# WORK REQUIRED:
Only one stretch of the data below should be repeated: the lines from the line containing "HEART_STUBS.forEach((shape, index) =>" through the line containing "cad_parts[node].hide_render = cad_parts[node].hide_viewport", inclusive, exactly as they are.

# DATA FOR THIS EXERCISE:
** start **

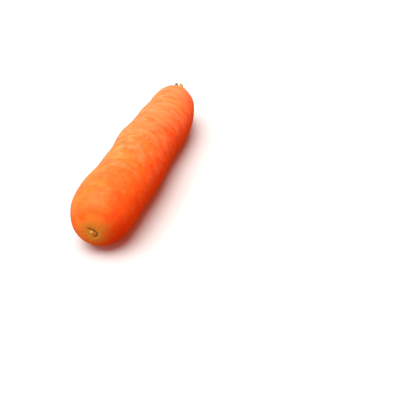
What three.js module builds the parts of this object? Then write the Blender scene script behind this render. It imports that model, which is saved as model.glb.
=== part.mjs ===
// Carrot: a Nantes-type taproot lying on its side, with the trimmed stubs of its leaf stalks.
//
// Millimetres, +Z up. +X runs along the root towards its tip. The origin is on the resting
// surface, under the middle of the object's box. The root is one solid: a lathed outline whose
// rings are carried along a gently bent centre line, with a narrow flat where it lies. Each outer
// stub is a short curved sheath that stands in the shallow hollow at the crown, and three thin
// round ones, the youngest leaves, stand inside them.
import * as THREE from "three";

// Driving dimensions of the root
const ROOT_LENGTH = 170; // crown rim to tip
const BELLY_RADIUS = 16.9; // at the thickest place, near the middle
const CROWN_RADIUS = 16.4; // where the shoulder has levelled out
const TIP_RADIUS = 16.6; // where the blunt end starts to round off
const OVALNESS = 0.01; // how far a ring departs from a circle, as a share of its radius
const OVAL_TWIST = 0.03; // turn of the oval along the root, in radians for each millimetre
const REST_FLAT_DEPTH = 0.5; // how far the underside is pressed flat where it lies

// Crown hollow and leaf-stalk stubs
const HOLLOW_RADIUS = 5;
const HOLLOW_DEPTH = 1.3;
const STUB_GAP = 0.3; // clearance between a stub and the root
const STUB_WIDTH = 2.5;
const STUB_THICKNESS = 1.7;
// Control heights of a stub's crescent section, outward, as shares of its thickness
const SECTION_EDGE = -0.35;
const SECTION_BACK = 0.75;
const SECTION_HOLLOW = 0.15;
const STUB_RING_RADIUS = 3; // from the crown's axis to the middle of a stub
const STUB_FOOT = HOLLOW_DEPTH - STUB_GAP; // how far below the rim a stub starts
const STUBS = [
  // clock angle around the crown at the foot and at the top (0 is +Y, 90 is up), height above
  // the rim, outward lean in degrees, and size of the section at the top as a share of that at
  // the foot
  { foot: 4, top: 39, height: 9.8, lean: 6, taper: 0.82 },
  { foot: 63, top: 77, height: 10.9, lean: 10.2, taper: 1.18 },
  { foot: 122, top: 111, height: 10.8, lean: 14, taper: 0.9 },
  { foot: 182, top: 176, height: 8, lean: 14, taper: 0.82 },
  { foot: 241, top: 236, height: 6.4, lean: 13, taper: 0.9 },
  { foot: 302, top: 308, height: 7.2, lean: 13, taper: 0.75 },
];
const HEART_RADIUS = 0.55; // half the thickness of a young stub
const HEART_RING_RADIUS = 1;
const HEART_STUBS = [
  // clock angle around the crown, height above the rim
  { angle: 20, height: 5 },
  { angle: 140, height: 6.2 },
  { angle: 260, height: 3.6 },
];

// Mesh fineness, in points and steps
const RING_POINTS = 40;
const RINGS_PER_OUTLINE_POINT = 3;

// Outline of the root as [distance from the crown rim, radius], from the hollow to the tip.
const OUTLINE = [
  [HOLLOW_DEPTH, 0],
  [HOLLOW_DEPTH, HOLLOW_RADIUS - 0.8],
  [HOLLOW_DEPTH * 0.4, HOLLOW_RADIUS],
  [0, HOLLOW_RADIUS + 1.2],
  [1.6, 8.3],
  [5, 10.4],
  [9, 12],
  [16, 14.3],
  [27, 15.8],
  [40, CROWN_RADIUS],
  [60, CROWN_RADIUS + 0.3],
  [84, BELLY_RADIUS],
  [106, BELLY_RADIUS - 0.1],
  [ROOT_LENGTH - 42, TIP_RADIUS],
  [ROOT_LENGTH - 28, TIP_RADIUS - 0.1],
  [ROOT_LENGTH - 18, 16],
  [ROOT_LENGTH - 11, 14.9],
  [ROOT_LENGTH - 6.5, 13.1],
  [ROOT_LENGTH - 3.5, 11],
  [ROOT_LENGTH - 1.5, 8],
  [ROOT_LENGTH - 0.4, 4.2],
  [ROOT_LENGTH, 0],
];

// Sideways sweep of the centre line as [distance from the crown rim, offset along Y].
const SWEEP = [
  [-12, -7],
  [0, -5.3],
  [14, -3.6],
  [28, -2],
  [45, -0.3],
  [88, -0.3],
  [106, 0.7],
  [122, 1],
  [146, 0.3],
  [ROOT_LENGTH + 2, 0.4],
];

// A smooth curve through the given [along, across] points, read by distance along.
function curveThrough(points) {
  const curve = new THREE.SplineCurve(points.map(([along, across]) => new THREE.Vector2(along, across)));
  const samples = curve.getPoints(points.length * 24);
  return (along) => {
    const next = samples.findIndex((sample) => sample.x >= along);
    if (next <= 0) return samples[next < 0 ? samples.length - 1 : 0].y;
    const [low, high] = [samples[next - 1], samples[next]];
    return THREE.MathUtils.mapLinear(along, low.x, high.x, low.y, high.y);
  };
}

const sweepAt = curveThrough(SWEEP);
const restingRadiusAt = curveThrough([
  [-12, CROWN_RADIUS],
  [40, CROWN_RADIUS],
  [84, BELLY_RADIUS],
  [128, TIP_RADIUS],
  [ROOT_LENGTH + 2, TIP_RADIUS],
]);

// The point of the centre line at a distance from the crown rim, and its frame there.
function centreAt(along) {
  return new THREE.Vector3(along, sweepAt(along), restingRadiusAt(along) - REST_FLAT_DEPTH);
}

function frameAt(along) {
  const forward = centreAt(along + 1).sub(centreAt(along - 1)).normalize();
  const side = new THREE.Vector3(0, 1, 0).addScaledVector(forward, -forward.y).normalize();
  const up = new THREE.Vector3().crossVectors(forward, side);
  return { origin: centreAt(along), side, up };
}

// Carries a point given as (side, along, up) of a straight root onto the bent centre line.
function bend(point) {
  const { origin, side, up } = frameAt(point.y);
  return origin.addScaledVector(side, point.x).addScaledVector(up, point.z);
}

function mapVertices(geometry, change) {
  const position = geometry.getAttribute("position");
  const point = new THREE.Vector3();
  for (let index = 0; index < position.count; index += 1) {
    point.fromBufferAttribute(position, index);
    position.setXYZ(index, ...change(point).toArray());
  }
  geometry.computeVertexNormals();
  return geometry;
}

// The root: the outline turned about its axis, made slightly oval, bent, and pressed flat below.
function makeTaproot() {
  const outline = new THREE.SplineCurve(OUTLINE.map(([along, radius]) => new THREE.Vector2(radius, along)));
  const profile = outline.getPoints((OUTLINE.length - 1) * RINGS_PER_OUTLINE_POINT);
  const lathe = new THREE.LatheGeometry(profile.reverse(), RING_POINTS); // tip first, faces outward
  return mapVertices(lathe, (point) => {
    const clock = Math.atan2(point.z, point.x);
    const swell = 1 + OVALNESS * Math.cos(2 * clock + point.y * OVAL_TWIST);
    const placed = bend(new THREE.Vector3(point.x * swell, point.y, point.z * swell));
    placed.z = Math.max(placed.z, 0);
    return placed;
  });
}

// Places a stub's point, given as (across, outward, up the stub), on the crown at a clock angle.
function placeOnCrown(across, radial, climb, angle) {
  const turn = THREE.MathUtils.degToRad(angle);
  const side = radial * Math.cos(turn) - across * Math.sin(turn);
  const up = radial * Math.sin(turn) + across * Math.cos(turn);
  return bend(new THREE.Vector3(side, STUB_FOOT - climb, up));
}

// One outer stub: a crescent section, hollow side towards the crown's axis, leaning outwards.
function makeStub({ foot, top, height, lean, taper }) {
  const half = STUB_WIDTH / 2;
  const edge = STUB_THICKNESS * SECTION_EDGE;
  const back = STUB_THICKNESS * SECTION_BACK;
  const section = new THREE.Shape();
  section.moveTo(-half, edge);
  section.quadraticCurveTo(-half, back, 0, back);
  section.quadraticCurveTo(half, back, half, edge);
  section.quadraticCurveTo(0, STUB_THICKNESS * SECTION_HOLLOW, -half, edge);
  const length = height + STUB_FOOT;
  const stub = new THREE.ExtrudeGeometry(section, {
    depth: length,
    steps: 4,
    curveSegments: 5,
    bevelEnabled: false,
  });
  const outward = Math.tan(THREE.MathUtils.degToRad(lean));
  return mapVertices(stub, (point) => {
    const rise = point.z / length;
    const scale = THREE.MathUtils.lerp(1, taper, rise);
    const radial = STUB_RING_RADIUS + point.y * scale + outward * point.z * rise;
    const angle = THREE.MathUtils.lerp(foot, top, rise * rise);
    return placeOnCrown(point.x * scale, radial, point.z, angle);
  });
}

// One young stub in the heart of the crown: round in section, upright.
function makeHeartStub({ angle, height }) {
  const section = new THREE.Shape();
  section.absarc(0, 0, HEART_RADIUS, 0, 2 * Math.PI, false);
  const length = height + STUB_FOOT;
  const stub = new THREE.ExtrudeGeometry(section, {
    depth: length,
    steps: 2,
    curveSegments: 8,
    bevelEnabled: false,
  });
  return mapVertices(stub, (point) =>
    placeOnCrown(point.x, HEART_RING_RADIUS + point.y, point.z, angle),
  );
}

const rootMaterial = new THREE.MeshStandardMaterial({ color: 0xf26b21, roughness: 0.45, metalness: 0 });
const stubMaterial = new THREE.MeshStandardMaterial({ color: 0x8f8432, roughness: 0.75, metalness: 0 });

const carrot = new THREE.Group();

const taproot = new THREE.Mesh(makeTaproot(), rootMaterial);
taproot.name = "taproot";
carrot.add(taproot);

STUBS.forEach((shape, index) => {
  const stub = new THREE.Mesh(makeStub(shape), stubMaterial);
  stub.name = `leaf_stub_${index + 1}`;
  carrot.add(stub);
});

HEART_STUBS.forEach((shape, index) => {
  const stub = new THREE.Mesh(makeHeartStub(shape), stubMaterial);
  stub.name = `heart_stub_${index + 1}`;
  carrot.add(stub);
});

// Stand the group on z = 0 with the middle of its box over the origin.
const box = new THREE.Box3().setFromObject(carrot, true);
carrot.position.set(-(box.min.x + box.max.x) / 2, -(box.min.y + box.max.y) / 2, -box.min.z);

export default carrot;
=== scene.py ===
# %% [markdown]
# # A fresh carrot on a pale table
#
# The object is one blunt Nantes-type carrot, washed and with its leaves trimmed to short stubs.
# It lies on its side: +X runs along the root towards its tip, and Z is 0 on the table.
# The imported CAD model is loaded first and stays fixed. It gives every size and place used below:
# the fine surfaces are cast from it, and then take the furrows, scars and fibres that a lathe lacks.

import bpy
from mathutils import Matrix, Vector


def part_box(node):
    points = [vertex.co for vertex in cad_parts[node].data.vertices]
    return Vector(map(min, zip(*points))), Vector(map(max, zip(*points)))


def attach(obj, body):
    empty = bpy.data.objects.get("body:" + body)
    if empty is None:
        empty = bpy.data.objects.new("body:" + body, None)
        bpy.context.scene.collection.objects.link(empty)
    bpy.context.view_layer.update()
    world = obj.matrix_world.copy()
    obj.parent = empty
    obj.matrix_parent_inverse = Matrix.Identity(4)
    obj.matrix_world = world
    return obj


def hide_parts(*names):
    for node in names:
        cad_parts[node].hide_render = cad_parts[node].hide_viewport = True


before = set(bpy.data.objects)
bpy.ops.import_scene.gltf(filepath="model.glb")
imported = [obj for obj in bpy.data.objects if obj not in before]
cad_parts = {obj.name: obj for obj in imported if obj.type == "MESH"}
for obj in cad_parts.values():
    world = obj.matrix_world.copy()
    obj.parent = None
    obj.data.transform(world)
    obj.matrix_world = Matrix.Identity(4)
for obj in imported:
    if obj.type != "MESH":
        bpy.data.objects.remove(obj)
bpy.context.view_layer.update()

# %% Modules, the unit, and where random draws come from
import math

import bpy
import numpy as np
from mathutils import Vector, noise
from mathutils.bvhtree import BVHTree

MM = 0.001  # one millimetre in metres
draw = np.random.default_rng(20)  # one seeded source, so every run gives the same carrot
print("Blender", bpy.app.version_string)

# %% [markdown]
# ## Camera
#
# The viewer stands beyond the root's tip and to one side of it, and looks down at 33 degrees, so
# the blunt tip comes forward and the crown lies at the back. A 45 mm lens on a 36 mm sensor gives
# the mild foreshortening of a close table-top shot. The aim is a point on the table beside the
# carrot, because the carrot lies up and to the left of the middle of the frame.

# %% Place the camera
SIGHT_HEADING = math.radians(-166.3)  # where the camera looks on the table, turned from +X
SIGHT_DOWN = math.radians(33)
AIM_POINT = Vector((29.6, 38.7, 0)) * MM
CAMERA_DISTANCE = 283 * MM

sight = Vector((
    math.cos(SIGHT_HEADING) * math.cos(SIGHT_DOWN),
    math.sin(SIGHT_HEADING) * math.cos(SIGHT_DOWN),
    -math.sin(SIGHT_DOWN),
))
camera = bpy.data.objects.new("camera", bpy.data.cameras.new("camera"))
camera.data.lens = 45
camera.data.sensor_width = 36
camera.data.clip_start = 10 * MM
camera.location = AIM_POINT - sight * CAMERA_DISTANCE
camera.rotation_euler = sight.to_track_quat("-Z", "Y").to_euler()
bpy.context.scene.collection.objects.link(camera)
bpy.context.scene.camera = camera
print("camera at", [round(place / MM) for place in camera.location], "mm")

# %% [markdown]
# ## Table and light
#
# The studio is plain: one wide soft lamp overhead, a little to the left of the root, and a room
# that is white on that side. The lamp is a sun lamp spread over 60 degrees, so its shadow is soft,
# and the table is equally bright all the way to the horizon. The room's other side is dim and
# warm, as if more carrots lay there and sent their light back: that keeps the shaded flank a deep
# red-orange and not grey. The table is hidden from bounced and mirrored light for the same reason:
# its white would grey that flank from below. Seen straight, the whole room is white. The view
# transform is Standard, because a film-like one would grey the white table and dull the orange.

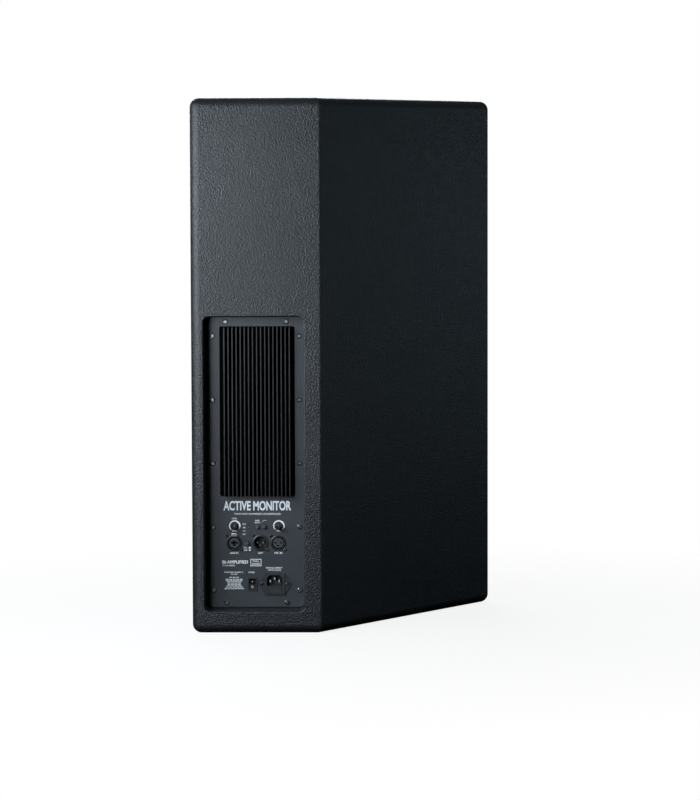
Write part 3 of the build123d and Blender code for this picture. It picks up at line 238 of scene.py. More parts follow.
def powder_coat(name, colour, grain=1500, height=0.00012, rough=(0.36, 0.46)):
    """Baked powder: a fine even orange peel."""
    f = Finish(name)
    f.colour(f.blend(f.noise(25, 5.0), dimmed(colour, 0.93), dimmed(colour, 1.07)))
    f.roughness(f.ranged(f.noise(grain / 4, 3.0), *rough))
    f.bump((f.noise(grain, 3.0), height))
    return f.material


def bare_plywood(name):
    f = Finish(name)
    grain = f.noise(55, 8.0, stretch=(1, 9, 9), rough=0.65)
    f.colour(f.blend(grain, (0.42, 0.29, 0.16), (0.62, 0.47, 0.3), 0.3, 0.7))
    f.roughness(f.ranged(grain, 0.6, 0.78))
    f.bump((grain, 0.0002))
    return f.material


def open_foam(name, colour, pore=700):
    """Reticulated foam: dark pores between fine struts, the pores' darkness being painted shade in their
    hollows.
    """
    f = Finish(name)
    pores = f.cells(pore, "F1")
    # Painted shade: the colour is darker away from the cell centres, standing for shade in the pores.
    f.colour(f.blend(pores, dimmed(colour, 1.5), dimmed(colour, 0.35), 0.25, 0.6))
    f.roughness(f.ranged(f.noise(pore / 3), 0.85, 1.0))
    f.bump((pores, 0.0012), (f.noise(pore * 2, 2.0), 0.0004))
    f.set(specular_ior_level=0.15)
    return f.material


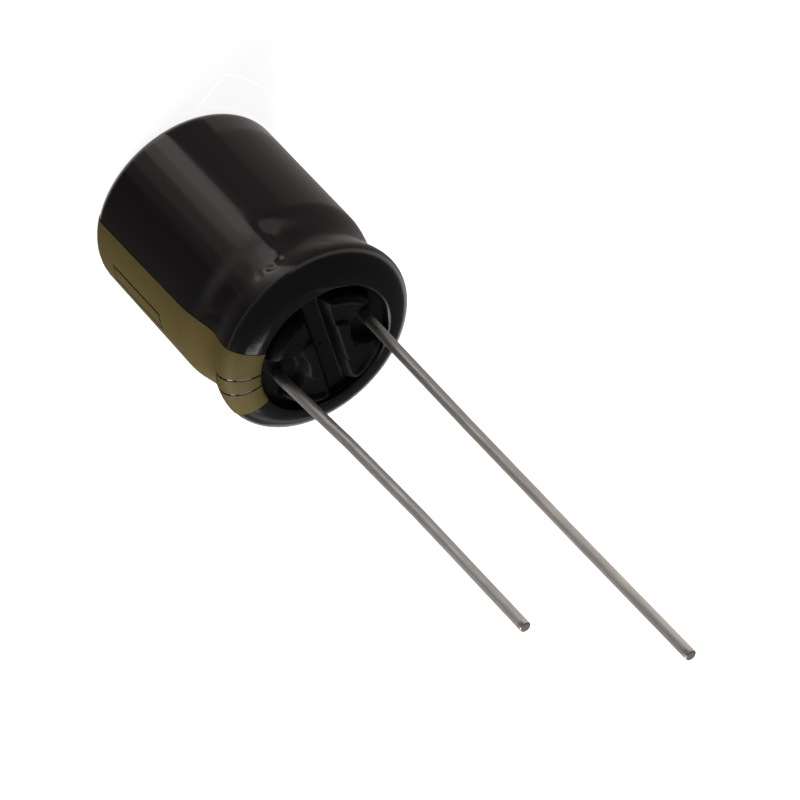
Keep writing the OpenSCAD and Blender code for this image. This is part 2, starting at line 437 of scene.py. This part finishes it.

** end **

# SOLVED EXERCISE:
HEART_STUBS.forEach((shape, index) => {
  const stub = new THREE.Mesh(makeHeartStub(shape), stubMaterial);
  stub.name = `heart_stub_${index + 1}`;
  carrot.add(stub);
});

// Stand the group on z = 0 with the middle of its box over the origin.
const box = new THREE.Box3().setFromObject(carrot, true);
carrot.position.set(-(box.min.x + box.max.x) / 2, -(box.min.y + box.max.y) / 2, -box.min.z);

export default carrot;
=== scene.py ===
# %% [markdown]
# # A fresh carrot on a pale table
#
# The object is one blunt Nantes-type carrot, washed and with its leaves trimmed to short stubs.
# It lies on its side: +X runs along the root towards its tip, and Z is 0 on the table.
# The imported CAD model is loaded first and stays fixed. It gives every size and place used below:
# the fine surfaces are cast from it, and then take the furrows, scars and fibres that a lathe lacks.

import bpy
from mathutils import Matrix, Vector


def part_box(node):
    points = [vertex.co for vertex in cad_parts[node].data.vertices]
    return Vector(map(min, zip(*points))), Vector(map(max, zip(*points)))


def attach(obj, body):
    empty = bpy.data.objects.get("body:" + body)
    if empty is None:
        empty = bpy.data.objects.new("body:" + body, None)
        bpy.context.scene.collection.objects.link(empty)
    bpy.context.view_layer.update()
    world = obj.matrix_world.copy()
    obj.parent = empty
    obj.matrix_parent_inverse = Matrix.Identity(4)
    obj.matrix_world = world
    return obj


def hide_parts(*names):
    for node in names:
        cad_parts[node].hide_render = cad_parts[node].hide_viewport = True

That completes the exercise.